Jalan Hauling Tanpa AMDAL: Jejak Kejahatan Lingkungan di Sumsel

Palembang, JurnalPlus.com – Puluhan massa dari Suara Informasi Rakyat Sriwijaya (SIRA) berorasi lantang di halaman Kantor Kejati Sumsel, Jumat (22/8). Bagi mereka, jalan hauling batu bara sepanjang 26,4 kilometer milik PT Levi Bersaudara Abadi (LBA) bukan sekadar infrastruktur, melainkan simbol kejahatan lingkungan yang dilegitimasi pejabat daerah.

Proyek yang Dipuji, Izin yang Terlupakan

Awal Agustus lalu, Gubernur Sumsel Herman Deru dengan bangga meresmikan jalan hauling tersebut. Dengan narasi “kemajuan infrastruktur,” proyek itu dipamerkan sebagai langkah strategis untuk memperlancar distribusi batu bara dari Kabupaten Lahat.

Namun, di balik seremoni itu, terungkap kenyataan pahit: proyek berdiri tanpa dokumen Analisis Mengenai Dampak Lingkungan (AMDAL) dan Izin Pinjam Pakai Kawasan Hutan (IPPKH).

“Pola lama kembali digunakan: bangun dulu, izin belakangan. Ini bukan capaian, melainkan pembohongan publik,” tegas Direktur Eksekutif SIRA, Rahmat Sandi.

Jejak Pelanggaran di Balik Jalan Tambang

Dalam orasinya, Sandi menuding pembangunan jalan hauling itu hanya mungkin terjadi berkat kompromi antara pengusaha dan pejabat. Bagi SIRA, proyek ini bukan sekadar pembangunan, tetapi “kejahatan lingkungan yang dijalankan secara sistematis.”

SIRA menduga, kawasan hutan yang seharusnya dilindungi justru dibelah untuk kepentingan tambang. Warga sekitar yang bergantung pada ekosistem kini terancam oleh kerusakan tanah, debu batubara, serta potensi longsor dan banjir.

“Alih-alih melindungi, pejabat justru jadi fasilitator perusakan,” ujar Sandi.

Empat Tuntutan Rakyat

Lewat aksi ini, SIRA melayangkan empat tuntutan keras: hentikan pembangunan, usut hukum, copot pejabat terlibat, dan pulihkan hak masyarakat terdampak.

Bagi mereka, isu ini bukan hanya soal aturan administratif, tapi menyangkut keberlangsungan lingkungan dan masa depan warga Lahat.

Sikap Kejati dan Ancaman Hukum

Perwakilan Kejati Sumsel, Helmi SH MH, menegaskan pihaknya akan mempelajari laporan tersebut.

“Jika ada bukti pelanggaran hukum, tentu akan diproses.
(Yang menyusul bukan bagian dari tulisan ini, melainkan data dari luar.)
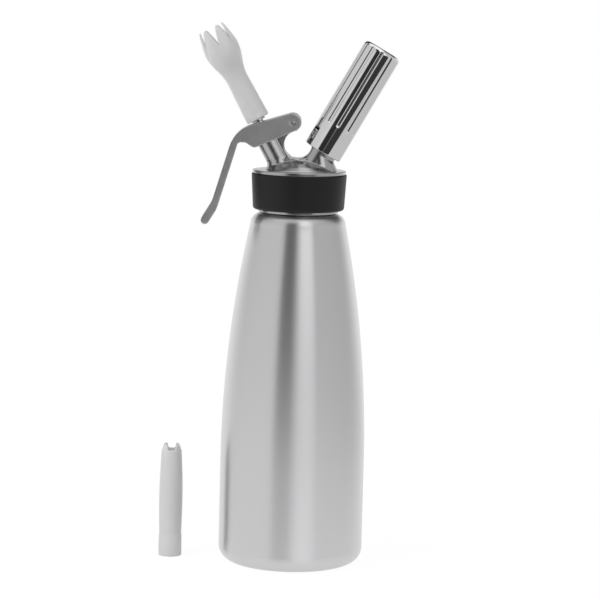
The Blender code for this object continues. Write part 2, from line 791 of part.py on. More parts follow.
def make_charger_arm(charger, steel, silicone):
    """The threaded nipple in the stub, and the seal, needle and check valve inside it."""
    shoulder = stub_top + gap
    profile = [(nipple_recess_radius, nipple_top), (nipple_root, nipple_top), (nipple_root, shoulder),
               (nipple_shank_radius, shoulder), (nipple_shank_radius, nipple_shank_bottom),
               (nipple_bore, nipple_shank_bottom), (nipple_bore, nipple_recess_floor),
               (nipple_recess_radius, nipple_recess_floor)]
    nipple = turned("charger_nipple", profile, charger, steel, closed=True)
    start = nipple_top - nipple_ridge_below_top - charger_pitch * charger_turns
    points = helix(nipple_root, charger_pitch, charger_turns, start, ridge_steps)
    join(nipple, tube("nipple_ridge", points, charger_ridge, charger, resolution=0))

    seal_low = nipple_recess_floor + gap
    seal_high = seal_low + charger_seal_thickness
    profile = sleeve_points(charger_seal_bore, nipple_recess_radius - gap, seal_low, seal_high)
    turned("charger_seal", profile, charger, silicone, small_steps, closed=True)

    flange_radius = nipple_bore - gap
    cone_foot = needle_point_height - needle_point_length
    flange_top = nipple_recess_floor - gap
    profile = [(0, needle_point_height), (needle_radius, cone_foot), (needle_radius, flange_top),
               (flange_radius, flange_top), (flange_radius, pin_flange_height), (0, pin_flange_height)]
    needle = turned("piercing_pin", profile, charger, steel, small_steps)
    near, far = needle_radius + gap, flange_radius + overrun
    slot_low = pin_flange_height - overrun
    slot = [(near, slot_low), (far, slot_low), (far, nipple_recess_floor), (near, nipple_recess_floor)]
    cut(needle, extruded("needle_slot", slot, needle_slot / 2, charger))

    nose_top = check_valve_height + check_valve_length * check_valve_nose_share
    top = check_valve_height + check_valve_length
    profile = [(0, top), (flange_radius, top), (flange_radius, nose_top), (0, check_valve_height)]
    turned("check_valve", profile, charger, silicone, small_steps)


def make_gas_charger(charger, chrome):
    neck_top = charger_neck_end + charger_neck_length
    body_foot = neck_top + charger_shoulder_length
    outer = arc((0, charger_end - charger_radius), charger_radius, 90, 0)
    outer[0] = (0, charger_end)
    outer += [(charger_radius, body_foot), (charger_neck_radius, neck_top),
              (charger_neck_radius, charger_neck_end), (charger_neck_hole, charger_neck_end)]
    inner_radius = charger_radius - charger_wall
    inner = [(charger_neck_hole, neck_top), (inner_radius, body_foot)]
    inner += arc((0, charger_end - charger_radius), inner_radius, 0, 90)
    inner[-1] = (0, charger_end - charger_wall)
    turned("gas_charger", outer + inner, charger, chrome)


def make_holder(charger, chrome):
    crown_center = (holder_radius - holder_top_rounding, holder_top - holder_top_rounding)
    crown = arc(crown_center, holder_top_rounding, 90, 0)
    rim_center = (holder_radius - holder_rim_rounding, holder_rim + holder_rim_rounding)
    rim = arc(rim_center, holder_rim_rounding, 0, -90, 3)
    thread_top = nipple_top + overrun
    dome = arc((0, charger_end + gap - charger_bore), charger_bore, 0, 90)
    dome[-1] = (0, charger_end + gap)
    profile = [(0, holder_top)] + crown + rim
    profile += [(holder_thread_bore, holder_rim), (holder_thread_bore, thread_top),
                (charger_bore, thread_top + holder_fit_step)] + dome
    holder = turned("charger_holder", profile, charger, chrome, holder_steps)
    ridge_drop = thread_drop(charger_ridge, nipple_root, holder_thread_bore)
    start = nipple_top - nipple_ridge_below_top - charger_pitch * charger_turns - ridge_drop
    points = helix(holder_thread_bore, charger_pitch, charger_turns, start, ridge_steps)
    join(holder, tube("holder_ridge", points, charger_ridge, charger, resolution=0))

    foot = holder_rim + flute_start
    reach = flute_cutter_radius
    cutter = [(0, holder_top + overrun), (reach, holder_top + overrun)]
    cutter += arc((0, foot + reach), reach, 0, -90, 4)
    cutter[-1] = (0, foot)
    center = holder_radius - flute_depth + flute_cutter_radius
    for i in range(flute_count):
        angle = flute_phase + 2 * math.pi * i / flute_count
        flute = turned("flute", cutter, charger, steps=flute_steps)
        flute.location = (center * math.cos(angle), center * math.sin(angle), 0)
        cut(holder, flute)


def toward(point, direction, distance):
    return (point[0] + direction[0] * distance, point[1] + direction[1] * distance)


def crossing(point_a, direction_a, point_b, direction_b):
    """Where two lines of the XZ plane cross."""
    turn = direction_a[0] * direction_b[1] - direction_a[1] * direction_b[0]
    apart = (point_b[0] - point_a[0], point_b[1] - point_a[1])
    return toward(point_a, direction_a, (apart[0] * direction_b[1] - apart[1] * direction_b[0]) / turn)


def make_lever(pivot, steel):
    """The lever in the frame of its pin: X across, Z up."""
    plate_way = (-math.cos(plate_slope), -math.sin(plate_slope))
    plate_out = (-math.sin(plate_slope), math.cos(plate_slope))
    arm_way = (-math.sin(arm_lean), -math.cos(arm_lean))
    arm_in = (math.cos(arm_lean), -math.sin(arm_lean))
    paddle_way = (-math.sin(paddle_lean), -math.cos(paddle_lean))
    paddle_in = (math.cos(paddle_lean), -math.sin(paddle_lean))
    cheek_way = (-math.cos(cheek_slope), -math.sin(cheek_slope))
    cheek_out = (math.sin(cheek_slope), -math.cos(cheek_slope))

    bend = toward(toward((0, 0), plate_out, pivot_end_radius), plate_way, plate_length)
    knee = toward(bend, arm_way, arm_length)
    paddle_foot = toward(knee, paddle_way, paddle_length)
    end_center = toward(paddle_foot, paddle_in, paddle_end_radius)
    end_start = 180 - math.degrees(paddle_lean)
    paddle_end = arc(end_center, paddle_end_radius, end_start, end_start + 180)
    inner_knee = crossing(toward(knee, arm_in, arm_depth), arm_way,
                          paddle_end[-1], paddle_way)
    crotch = crossing((0, -crotch_drop), (1, 0), inner_knee, arm_way)
    shelf = (crotch[0] + crotch_width, -crotch_drop)
    cheek_line = toward((0, 0), cheek_out, pivot_end_radius)
    toe = crossing(cheek_line, cheek_way, (-cheek_toe_reach, 0), (0, 1))
    pin_start, pin_end = math.degrees(cheek_slope) - 90, 90 + math.degrees(plate_slope)
    around_pin = arc((0, 0), pivot_end_radius, pin_start, pin_end, 12)
    corners = [(bend, plate_bend_radius), (knee, paddle_bend_radius)]
    corners += [(point, 0) for point in paddle_end]
    corners += [(inner_knee, paddle_bend_radius / 2), (crotch, crotch_radius), (shelf, crotch_radius)]
    corners += [(toe, cheek_toe_radius)]
    corners += [(point, 0) for point in around_pin]
    lever = extruded("lever", rounded(corners), lever_half_width, pivot, steel)

    roof = toward((0, 0), plate_out, pivot_end_radius - lever_sheet)
    inner_bend = crossing(roof, plate_way, toward(bend, arm_in, lever_sheet), arm_way)
    web_knee = crossing(inner_bend, arm_way, toward(knee, paddle_in, lever_sheet), paddle_way)
    cavity_end = toward(web_knee, paddle_way, paddle_length - lever_sheet)
    clear = pivot_end_radius + overrun
    hollow = [(toward(roof, plate_way, -clear), 0), (inner_bend, plate_bend_radius - lever_sheet),
              (web_knee, paddle_bend_radius + lever_sheet), (cavity_end, 0),
              (toward(cavity_end, paddle_in, 2 * paddle_end_radius), 0),
              (toward(inner_knee, arm_in, overrun), 0),
              ((toe[0], toe[1] - overrun), 0), ((clear, -2 * clear), 0)]
    cut(lever, extruded("lever_hollow", rounded(hollow), lever_inner_half, pivot))
    pin_hole = whole_circle((0, 0), pin_radius + gap, small_steps)
    cut(lever, extruded("lever_pin_hole", pin_hole, lever_half_width + overrun, pivot))

    slot = arc((-slot_near - slot_half_width, 0), slot_half_width, -90, 90, 8)
    slot += arc((-slot_far + slot_half_width, 0), slot_half_width, 90, 270, 8)
    turn = Matrix.Rotation(-plate_slope, 4, "Y")
    cut(lever, extruded("stem_slot", slot, 2 * pivot_end_radius, pivot, turn=turn))

    half = lever_half_width + pin_end_projection
    outline = whole_circle((0, 0), pin_radius, small_steps)
    extruded("pivot_pin", outline, half, pivot, steel)


def main():
    steel = new_material("brushed_steel", (0.62, 0.62, 0.63), 0.32, 1)
    satin = new_material("satin_steel", (0.42, 0.42, 0.43), 0.40, 1)
    chrome = new_material("chrome", (0.80, 0.80, 0.82), 0.08, 1)
    black = new_material("black_silicone", (0.03, 0.03, 0.032), 0.55, 0)
    red = new_material("red_silicone", (0.60, 0.04, 0.03), 0.50, 0)
    plastic = new_material("white_plastic", (0.86, 0.86, 0.84), 0.35, 0)

    bottle_axis = new_frame("bottle_axis", (0, 0, 0))
    nozzle_axis = new_frame("nozzle_axis", (0, 0, nozzle_crossing), -nozzle_lean)
    charger_axis = new_frame("charger_axis", (0, 0, charger_crossing), charger_lean)
    pin_x, pin_z = world_point(pin_offset, pin_height)
    lever_pivot = new_frame("lever_pivot", (pin_x, 0, pin_z))
    tip_stand = new_frame("straight_tip_stand", (*straight_tip_place, 0))

    make_bottle(bottle_axis, steel)
    make_gasket(bottle_axis, red)
    make_head(bottle_axis, nozzle_axis, charger_axis, steel)
    make_band(bottle_axis, black)
    make_valve(nozzle_axis, steel, black)
    make_adapter(nozzle_axis, steel)
    make_tips(nozzle_axis, tip_stand, plastic, steel, black)
    make_charger_arm(charger_axis, steel, black)
    make_gas_charger(charger_axis, chrome)
    make_holder(charger_axis, chrome)
    make_lever(lever_pivot, satin)


clear_scene()
parts = new_collection("whipped_cream_dispenser")
tools = new_collection("cutters")
main()
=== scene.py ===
"""A one litre whipped cream dispenser, dressed for a picture and laid out as an add-on.

Lengths are in metres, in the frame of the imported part: Z up the bottle's axis, +X towards the
charger holder and -X towards the nozzle and the lever. Heights along an arm run from the point
where its axis crosses the bottle's.
"""

import json
import math

import bmesh
import bpy
from bpy.props import FloatProperty, FloatVectorProperty, IntProperty, PointerProperty
from bpy.types import Operator, Panel, PropertyGroup
from mathutils import Matrix, Vector

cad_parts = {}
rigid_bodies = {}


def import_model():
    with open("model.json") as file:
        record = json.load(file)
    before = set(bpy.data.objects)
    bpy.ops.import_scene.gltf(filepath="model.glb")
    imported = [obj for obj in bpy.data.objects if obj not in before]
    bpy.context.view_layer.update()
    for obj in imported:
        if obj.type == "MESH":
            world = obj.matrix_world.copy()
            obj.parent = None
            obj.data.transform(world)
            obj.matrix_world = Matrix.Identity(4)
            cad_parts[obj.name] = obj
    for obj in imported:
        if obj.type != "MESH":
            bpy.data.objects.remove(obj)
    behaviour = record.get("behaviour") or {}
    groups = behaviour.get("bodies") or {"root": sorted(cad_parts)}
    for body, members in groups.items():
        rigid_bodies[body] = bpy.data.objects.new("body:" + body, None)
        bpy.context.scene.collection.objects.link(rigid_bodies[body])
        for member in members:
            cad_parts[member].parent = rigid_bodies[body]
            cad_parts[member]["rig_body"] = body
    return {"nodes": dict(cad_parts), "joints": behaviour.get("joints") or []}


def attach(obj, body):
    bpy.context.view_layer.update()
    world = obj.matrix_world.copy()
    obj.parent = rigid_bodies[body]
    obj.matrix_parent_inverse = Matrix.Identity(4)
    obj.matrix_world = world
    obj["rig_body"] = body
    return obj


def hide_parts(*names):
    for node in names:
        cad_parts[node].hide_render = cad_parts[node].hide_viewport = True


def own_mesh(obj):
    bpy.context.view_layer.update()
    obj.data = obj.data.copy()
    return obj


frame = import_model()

bl_info = {
    "name": "Whipped Cream Dispenser",
    "version": (1, 0, 0),
    "blender": (4, 5, 0),
    "location": "View3D > Sidebar > Dispenser",
    "description": "Builds the visible pieces of a whipped cream dispenser round its packed solids",
    "category": "Object",
}

TOUCH = 1e-6
ROUNDING_STEP = math.radians(7.5)
SHARP = math.radians(32)
TURN_STEPS = 96
BOTTLE_STEPS = 192
HOLDER_STEPS = 480
RIDGE_STEPS = 72
FADE_STEPS = 6


# Sizes and colours


def length(description, default):
    return FloatProperty(description=description, default=default, unit="LENGTH", precision=5)


def angle(description, degrees):
    return FloatProperty(description=description, default=math.radians(degrees), unit="ROTATION")


def amount(description, default):
    return FloatProperty(description=description, default=default, min=0, subtype="FACTOR")


def number(description, default):
    return IntProperty(description=description, default=default, min=1)


def color(description, default):
    return FloatVectorProperty(description=description, default=default, size=3, min=0, max=1,
                               subtype="COLOR")


def place(description, default):
    return FloatVectorProperty(description=description, default=default, size=3, subtype="TRANSLATION")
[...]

Penegakan hukum tidak pandang bulu,” ujarnya singkat.

Namun pengamat lingkungan Dr. Elviriadi menegaskan, persoalan ini jelas masuk ranah pidana.

“Tanpa AMDAL dan IPPKH, proyek ini otomatis ilegal. Undang-Undang No. 32/2009 mengatur ancaman pidana hingga tiga tahun penjara dan denda Rp 3 miliar. Dan bukan hanya pengusaha, pejabat yang memberi restu juga bisa dijerat,” jelasnya.

Menurutnya, praktik ini menegaskan lemahnya pengawasan daerah dan kuatnya intervensi pengusaha tambang. Ia mendesak pemerintah pusat untuk turun tangan.

“Jika pola ilegal seperti ini dibiarkan, rakyatlah yang menanggung kerusakan: lahan kritis, air kotor, udara berdebu, dan konflik sosial yang tak terelakkan,” pungkasnya.

Simbol Konflik Lama

Kasus jalan hauling PT LBA menambah daftar panjang konflik antara kepentingan tambang dan kelestarian lingkungan di Sumsel. Model “pembangunan dulu, izin belakangan” terus berulang, sementara rakyat hanya menjadi penonton sekaligus korban.

Aksi SIRA menjadi peringatan: jika hukum gagal menegakkan keadilan lingkungan, publik akan kehilangan kepercayaan, dan alam Sumatera Selatan semakin terkoyak.